→ **DATA SECTION**
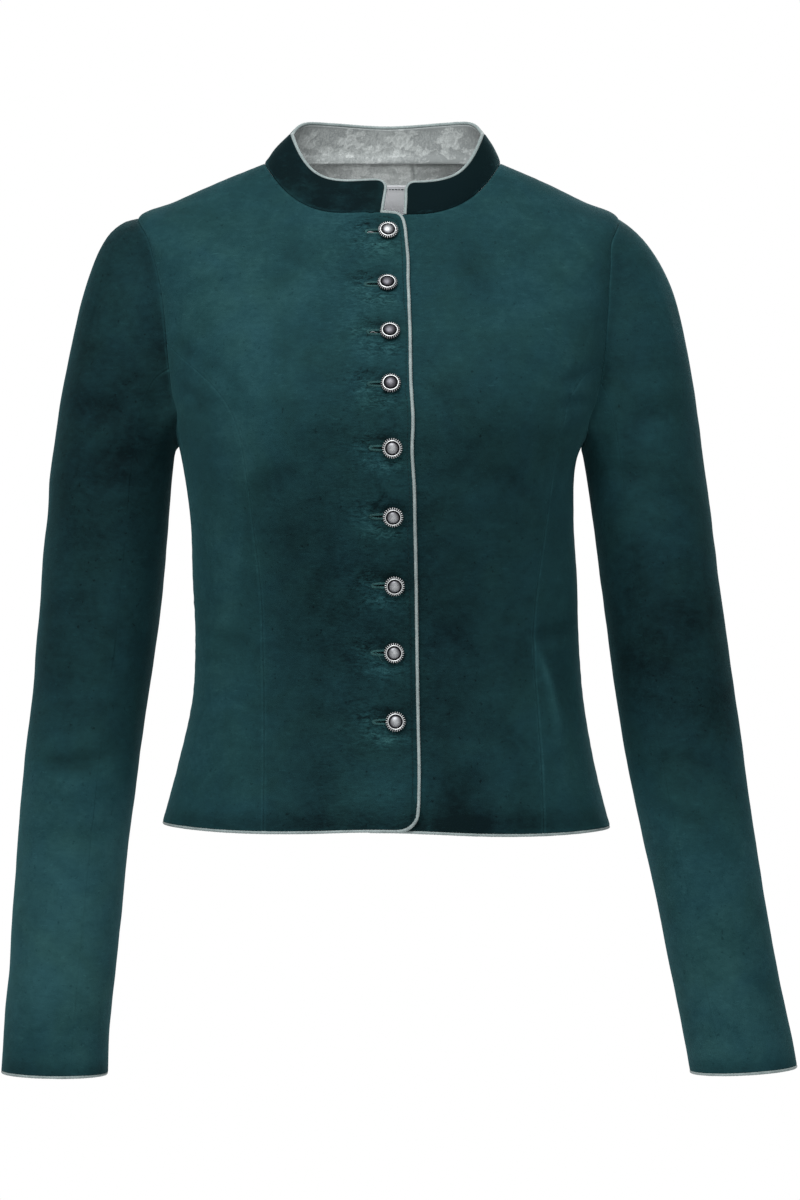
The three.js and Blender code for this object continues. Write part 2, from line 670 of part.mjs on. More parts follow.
function collarGrid(depth) {
  const angles = collarAngles();
  const last = angles.length - 1;
  const spine = evenly(COLLAR_ROWS).map((f) => angles.map((angle) => {
    const base = formPoint(angle, NECK);
    const sweep = Math.cos(angle) > 0 ? COLLAR_TOP.frontSweep : COLLAR_TOP.backSweep;
    const top = ringPoint(COLLAR_TOP, angle, sweep);
    top.z -= COLLAR_TOP.backDip * Math.max(0, -Math.cos(angle)) ** 3;
    const outward = new THREE.Vector3(Math.sin(angle), -Math.cos(angle), 0);
    return base.lerp(top, f).addScaledVector(outward, COLLAR_BOW * Math.sin(f * Math.PI));
  }));
  const normals = spine.map((row, r) => row.map((_, c) => {
    const around = row[Math.min(c + 1, last)].clone().sub(row[Math.max(c - 1, 0)]);
    const up = spine[Math.min(r + 1, COLLAR_ROWS)][c].clone().sub(spine[Math.max(r - 1, 0)][c]);
    return around.cross(up).normalize();
  }));
  return spine.map((row, r) => row.map((p, c) => {
    const fromEnd = Math.min(c, last - c);
    const lift = (c < last / 2 ? -1 : 1) * OVERLAP_LIFT * Math.max(0, 1 - fromEnd / 2);
    return p.clone().addScaledVector(normals[r][c], lift - depth);
  }));
}

// Takes the two upper front corners of the collar in, towards the points below and behind.
function roundCorners(grid) {
  const top = grid.length - 1;
  const last = grid[0].length - 1;
  for (const [c, next] of [[0, 1], [last, last - 1]]) {
    const corner = grid[top][c];
    const target = grid[top - 1][c].clone().lerp(grid[top][next], 0.35);
    corner.lerp(target, COLLAR_CORNER);
  }
  return grid;
}

function collarWall(depth, thickness) {
  const outer = drawIn(roundCorners(collarGrid(depth)), SEAM_GAP);
  const inner = drawIn(roundCorners(collarGrid(depth + thickness)), SEAM_GAP);
  return wallBetween(outer, inner);
}

function neckFacing() {
  const steps = 14;
  const rows = 4;
  const from = { angle: FACING_START * DEGREE, level: NECK };
  const to = { angle: (360 - FACING_START) * DEGREE, level: NECK };
  const top = spotsBetween(from, to, steps);
  const spots = evenly(rows).map((f) => top.map(({ angle }) => ({
    angle,
    level: NECK - (1 - f) * lerp(FACING_RINGS.shoulder, FACING_RINGS.back, Math.abs(Math.cos(angle))),
  })));
  const depth = SHELL + FACING_GAP;
  const layer = (more) => spots.map((row) => row.map((spot) => lifted(spot, -depth - more)));
  return wallBetween(drawIn(layer(0), SEAM_GAP), drawIn(layer(LINING), SEAM_GAP));
}

function neckPatch() {
  const columns = 4;
  const rows = 3;
  const depth = SHELL + FACING_GAP + LINING + 2 * SEAM_GAP;
  const spots = evenly(rows).map((f) => evenly(columns).map((g) => {
    const x = (0.5 - g) * PATCH_SIZE.width + ringAt(NECK).middleX + PATCH_SIZE.offset;
    const z = lerp(PATCH_SIZE.bottom, PATCH_SIZE.top, f);
    return spotAt(x, z, 'back');
  }));
  const layer = (more) => spots.map((row) => row.map((spot) => lifted(spot, -depth - more)));
  return wallBetween(layer(0), layer(PATCH));
}

// ---------------------------------------------------------------- piping

// A cord swept along a line of points.
function cordAlong(points, radius, step) {
  const path = new THREE.CatmullRomCurve3(points, false, 'centripetal');
  const corners = Array.from({ length: CORD_SIDES }, (_, i) => {
    const turn = (i + 0.5) / CORD_SIDES * 2 * Math.PI;
    return new THREE.Vector2(radius * Math.cos(turn), radius * Math.sin(turn));
  });
  const section = new THREE.Shape(corners);
  section.closePath();
  const steps = Math.round(path.getLength() / step);
  return new THREE.ExtrudeGeometry(section, { steps, extrudePath: path, bevelEnabled: false });
}

// Moves a line of points sideways, off the edge that it follows, and into the cloth by depth.
function beside(points, normals, distance, depth) {
  return points.map((p, i) => {
    const tangent = points[Math.min(i + 1, points.length - 1)].clone()
      .sub(points[Math.max(i - 1, 0)]).normalize();
    const outward = tangent.cross(normals[i]).normalize();
    return p.clone().addScaledVector(outward, distance).addScaledVector(normals[i], -depth);
  });
}

function collarPiping() {
  const grid = roundCorners(collarGrid(0));
  const top = grid.length - 1;
  const last = grid[0].length - 1;
  const line = [
    ...grid.slice(0, top).map((row) => row[0]),
    ...grid[top],
    ...grid.slice(0, top).reverse().map((row) => row[last]),
  ];
  const normals = line.map((p, i) => {
    const inside = new THREE.Vector3(COLLAR_TOP.middleX, COLLAR_TOP.sideY, p.z);
    return p.clone().sub(inside).normalize();
  });
  const thickness = SHELL + SEAM_GAP + LINING;
  const beyond = beside(line, normals, -(EDGE_PIPING + PIPING_GAP), thickness / 2);
  return cordAlong(beyond, EDGE_PIPING, EDGE_CORD_STEP);
}

function normalsOf(spots) {
  return spots.map((spot) => formNormal(spot.angle, spot.level));
}

const PIPED_CORNER = 3;          // grid steps of the hem that the rounded corner takes up

// From the collar's end round the throat corner, down the right front and round its hem corner.
function frontPiping(front) {
  const edgeColumn = FRONT_STEPS.length - 1;
  const rows = Array.from({ length: PANEL_ROWS }, (_, i) => PANEL_ROWS - i);
  const hemColumns = Array.from({ length: PIPED_CORNER }, (_, i) => edgeColumn - 1 - i);
  const take = (grid) => [...rows.map((r) => grid[r][edgeColumn]), grid[0][edgeColumn],
    ...hemColumns.map((c) => grid[0][c])];
  const line = beside(take(front.outer), normalsOf(take(front.spots)),
    -(EDGE_PIPING + PIPING_GAP), SHELL / 2);
  line[0].x += 2 * EDGE_PIPING + PIPING_GAP + SEAM_GAP;
  return cordAlong(line, EDGE_PIPING, EDGE_CORD_STEP);
}

// Round the hem, from the right front's corner by the back to the edge of the left front.
function hemPiping(panels) {
  const points = [];
  for (const { outer, spots } of panels) {
    const skipped = points.length ? 1 : PIPED_CORNER;
    for (let c = outer[0].length - 1 - skipped; c >= 0; c--) {
      const { angle, level } = spots[0][c];
      const inset = -SHELL / 2 - CORD_INSET;
      const p = outer[0][c].clone().addScaledVector(formNormal(angle, level), inset);
      p.z -= HEM_PIPING + SEAM_GAP;
      points.push(p);
    }
  }
  points[0].lerp(points[1], 0.1);
  return cordAlong(points, HEM_PIPING, HEM_CORD_STEP);
}

// Round a cuff, its two ends meeting at the underside.
function cuffPiping(sleeve) {
  const inset = -SHELL / 2 - CORD_INSET;
  const ring = sleeve.cuff.map((p, c) => (
    p.clone().addScaledVector(sleeve.cuffNormals[c], inset)));
  for (const p of ring) p.z -= HEM_PIPING + SEAM_GAP;
  const half = ring.length / 2;
  const opened = [...ring.slice(half), ...ring.slice(0, half)];
  const last = opened[opened.length - 1].clone().lerp(opened[0], 0.93);
  return cordAlong([...opened, last], HEM_PIPING, CUFF_CORD_STEP);
}

// ---------------------------------------------------------------- buttons

// Outline of a button from its shank to its dome, as [radius, height] over the cloth.
function buttonProfile(shankLength) {
  const r = BUTTON_RADIUS;
  return [
    [0, -shankLength], [SHANK_RADIUS, -shankLength], [SHANK_RADIUS, 0.5], [r * 0.6, 0.9],
    [r, 2.1], [r * 0.97, 2.9], [r * 0.72, 3.6], [r * 0.56, 2.9], [r * 0.34, 4.3], [0, 4.8],
  ].map(([radius, height]) => new THREE.Vector2(radius, height));
}

// First point of a solid on a ray.
function hit(geometry, from, direction) {
  const target = new THREE.Mesh(geometry, new THREE.MeshBasicMaterial({ side: THREE.DoubleSide }));
  target.updateMatrixWorld();
  return new THREE.Raycaster(from, direction).intersectObject(target)[0].point;
}

function buttonPlace(row, rightFront, leftFront) {
  const spot = spotAt(row.x, row.z, 'front');
  const normal = formNormal(spot.angle, spot.level);
  const far = lifted(spot, 20);
  const inward = normal.clone().negate();
  const onRight = hit(rightFront, far, inward);
  const onLeft = hit(leftFront, far, inward);
  return { normal, base: onRight, reach: onRight.distanceTo(onLeft) };
}

function buttonMesh(place) {
  const profile = buttonProfile(place.reach - 2 * SEAM_GAP);
  const geometry = new THREE.LatheGeometry(profile, 12);
  const up = new THREE.Vector3(0, 1, 0);
  geometry.applyQuaternion(new THREE.Quaternion().setFromUnitVectors(up, place.normal));
  geometry.translate(...place.base.clone().addScaledVector(place.normal, SEAM_GAP).toArray());
  return geometry;
}

// ---------------------------------------------------------------- buttonholes

const wasm = await Module();
wasm.setup();

function toSolid(geometry) {
  const bare = geometry.clone();
  bare.deleteAttribute('normal');
  bare.deleteAttribute('uv');
  const merged = mergeVertices(bare, 1e-4);
  return new wasm.Manifold(new wasm.Mesh({
    numProp: 3,
    vertProperties: new Float32Array(merged.attributes.position.array),
    triVerts: new Uint32Array(merged.index.array),
  }));
}

function toGeometry(solid) {
  const mesh = solid.getMesh();
  const geometry = new THREE.BufferGeometry();
  geometry.setAttribute('position', new THREE.BufferAttribute(mesh.vertProperties, 3));
  geometry.setIndex(new THREE.BufferAttribute(mesh.triVerts, 1));
  geometry.computeVertexNormals();
  return geometry;
}

// The slit that a shank stands in. It runs from the button towards the wearer's right.
function buttonholeSlit(place) {
  const length = BUTTONHOLE.toTheRight + BUTTONHOLE.toTheLeft;
  const slit = new THREE.BoxGeometry(length, BUTTONHOLE.height, 4 * SHELL);
  const across = new THREE.Vector3(1, 0, 0).cross(place.normal).normalize();
  const along = place.normal.clone().cross(across);
  const turn = new THREE.Matrix4().makeBasis(along, across.clone().negate(), place.normal);
  slit.applyMatrix4(turn);
  const middle = place.base.clone().addScaledVector(along, BUTTONHOLE.toTheLeft - length / 2);
  slit.translate(...middle.toArray());
  return slit;
}

function withButtonholes(front, places) {
  let solid = toSolid(front);
  for (const place of places) solid = solid.subtract(toSolid(buttonholeSlit(place)));
  return toGeometry(solid);
}

// ---------------------------------------------------------------- the blazer

const VELVET = { color: 0x1d474b, roughness: 0.9, metalness: 0 };
const BROCADE = { color: 0x9aa2a1, roughness: 0.5, metalness: 0 };
const WOVEN_PATCH = { color: 0xa9aeb2, roughness: 0.6, metalness: 0 };
const SATIN = { color: 0x9ca5a4, roughness: 0.4, metalness: 0 };
const SILVER = { color: 0xb4b6b4, roughness: 0.35, metalness: 0.9 };

const blazer = new THREE.Group();

function add(name, geometry, finish) {
  const mesh = new THREE.Mesh(geometry, new THREE.MeshStandardMaterial(finish));
  mesh.name = name;
  blazer.add(mesh);
}

const panels = {};
for (const side of ['right', 'left']) {
  panels[side] = {
    front: centreFront(side),
    sideFront: sidePanel(side, 'front'),
    sideBack: sidePanel(side, 'back'),
    back: centreBack(side),
  };
}

const places = BUTTONS.map((row) => (
  buttonPlace(row, panels.right.front.geometry, panels.left.front.geometry)));
add('front_right', withButtonholes(panels.right.front.geometry, places), VELVET);
add('front_left', panels.left.front.geometry, VELVET);
places.forEach((place, i) => add(`button_${i + 1}`, buttonMesh(place), SILVER));

for (const side of ['right', 'left']) {
  add(`side_front_${side}`, panels[side].sideFront.geometry, VELVET);
  add(`side_back_${side}`, panels[side].sideBack.geometry, VELVET);
  add(`back_${side}`, panels[side].back.geometry, VELVET);
  const sleeve = sleevePieces(side);
  add(`sleeve_upper_${side}`, sleeve.upper, VELVET);
  add(`sleeve_under_${side}`, sleeve.under, VELVET);
  add(`cuff_piping_${side}`, cuffPiping(sleeve), SATIN);
}

add('collar_outer', collarWall(0, SHELL), VELVET);
add('collar_lining', collarWall(SHELL + SEAM_GAP, LINING), BROCADE);
add('collar_piping', collarPiping(), SATIN);
add('neck_facing', neckFacing(), BROCADE);
add('neck_patch', neckPatch(), WOVEN_PATCH);
add('front_piping', frontPiping(panels.right.front), SATIN);
const { right, left } = panels;
const hemOrder = [right.front, right.sideFront, right.sideBack, right.back,
  left.back, left.sideBack, left.sideFront, left.front];
add('hem_piping', hemPiping(hemOrder), SATIN);

export default blazer;
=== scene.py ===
# %% [markdown]
# # A velvet trachten blazer that stands as if somebody wore it
#
# A trachten blazer is a short fitted jacket: two fronts that lap over each other, two backs,
# four side panels, two-piece sleeves and a stand collar. This lesson dresses a imported CAD
# frame of it. The frame says where every piece is, and the cells below make the pieces again,
# finer, as cloth: with rolled edges, creases, a nap, piping, stitches and real buttons.

# %% Load the frame
import json
import math
from functools import partial

import bmesh
import bpy
import numpy as np
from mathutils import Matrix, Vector

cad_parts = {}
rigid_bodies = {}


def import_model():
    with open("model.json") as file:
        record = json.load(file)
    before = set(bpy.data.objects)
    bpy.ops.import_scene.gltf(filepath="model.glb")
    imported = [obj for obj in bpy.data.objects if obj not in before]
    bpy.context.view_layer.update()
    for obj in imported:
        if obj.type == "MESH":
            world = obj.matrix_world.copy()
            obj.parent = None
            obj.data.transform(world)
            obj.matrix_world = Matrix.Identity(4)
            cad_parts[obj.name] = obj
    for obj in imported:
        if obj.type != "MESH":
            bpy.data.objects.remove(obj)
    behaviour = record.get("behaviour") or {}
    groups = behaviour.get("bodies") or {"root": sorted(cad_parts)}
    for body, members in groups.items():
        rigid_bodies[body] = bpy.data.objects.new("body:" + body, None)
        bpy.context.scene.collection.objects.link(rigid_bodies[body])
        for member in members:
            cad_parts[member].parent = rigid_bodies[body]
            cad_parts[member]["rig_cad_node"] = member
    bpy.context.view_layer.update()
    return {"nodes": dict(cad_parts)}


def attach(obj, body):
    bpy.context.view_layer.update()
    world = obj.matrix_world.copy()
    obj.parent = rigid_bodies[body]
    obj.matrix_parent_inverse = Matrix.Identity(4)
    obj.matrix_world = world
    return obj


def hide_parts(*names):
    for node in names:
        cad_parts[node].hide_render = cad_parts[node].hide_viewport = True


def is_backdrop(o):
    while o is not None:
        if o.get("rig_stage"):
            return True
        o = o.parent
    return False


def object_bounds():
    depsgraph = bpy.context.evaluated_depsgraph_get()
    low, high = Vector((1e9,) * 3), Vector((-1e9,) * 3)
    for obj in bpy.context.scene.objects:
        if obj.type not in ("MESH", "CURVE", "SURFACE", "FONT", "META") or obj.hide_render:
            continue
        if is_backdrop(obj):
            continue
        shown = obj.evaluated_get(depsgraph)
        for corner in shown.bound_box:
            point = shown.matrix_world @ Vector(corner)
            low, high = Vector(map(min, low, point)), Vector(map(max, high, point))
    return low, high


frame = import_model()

print("CAD nodes:", len(frame["nodes"]))

# %% [markdown]
# ## The camera comes first
#
# A long lens far away flattens a garment gently, which is how clothes are usually shown. The
# camera looks straight along +Y at the middle of the jacket's height, and its view is upright.
# The lens follows from how much height should fit in the view at that distance.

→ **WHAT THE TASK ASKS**
Where a line contains the string "behaviour", extract that line.

→ **ANSWER TO THIS PROBLEM**
    behaviour = record.get("behaviour") or {}
    groups = behaviour.get("bodies") or {"root": sorted(cad_parts)}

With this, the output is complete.